Bir gün, Fudayl bin İyâd hazretleri Mira dağında bulunuyordu. Yanında bâzı sevdikleri de vardı. Bir ara onlara dönüp;
“Meselâ Allah dostu bir Velî zât şu dağa “sallan!” diye seslense, dağ o an sallanır” buyurdu.
O sözünü bitirdi.
Dağ sallanmaya başladı. Ordakiler korktular. Hazret-i Fudayl; “Korkmayın, şimdi durur” buyurdu, sallanma durdu.
BORCUN VAR MI?
Bir gün de halîfe Hârun Reşîd bu büyük Velî’den nasîhat istedi. O nasîhat ettikçe, ağlıyordu. Öyle ki, çok ağlamaktan bayıldı.
Ve yere düştü.
Ayıldığında;
“Ey Fudayl, senin birine borcun var mı?” diye sordu. “Evet, Rabbime kulluk borcum var” buyurdu.
“Onu kastetmemiştim”.
“Neyi kastetmiştin?”
“İnsanlardan birine borcun var mı?”.
“Hayır, Hak teâlâ bana öyle çok ni’metler verdi ki, kullarına minnet etmiyorum” buyurdu.
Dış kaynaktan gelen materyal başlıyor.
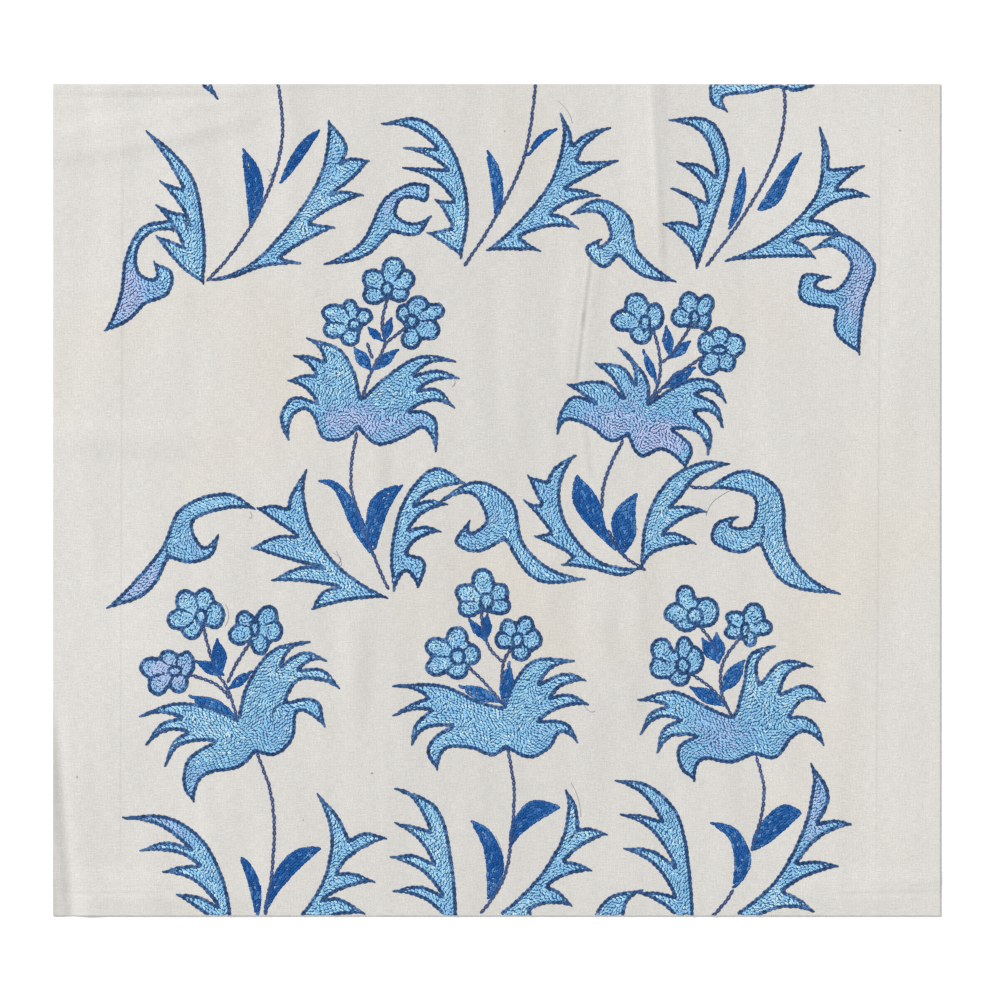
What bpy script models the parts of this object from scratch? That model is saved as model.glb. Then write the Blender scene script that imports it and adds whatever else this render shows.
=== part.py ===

Hârun Reşîd Ona “bin altın” uzatıp;
“Bunlar kendi malımdır ve helâldir, rahatça kullan” dedi. Lâkin O kabul etmeyip; “Al bunları önümden. Bunca öğüt dinledin, ama hiç faydası olmamış” buyurdu.
BİN HAC ECRİ
Bir gün de; “Müslüman anne babanın yüzüne şefkatle bir defâ bakan kişiye kabul olmuş bir hac sevabı verilecektir” buyurdu.
Dinleyenler;
“Bin kere baksa efendim?” dediklerinde; “Bin kere baksa, bin hac sevabı verilir” buyurdu.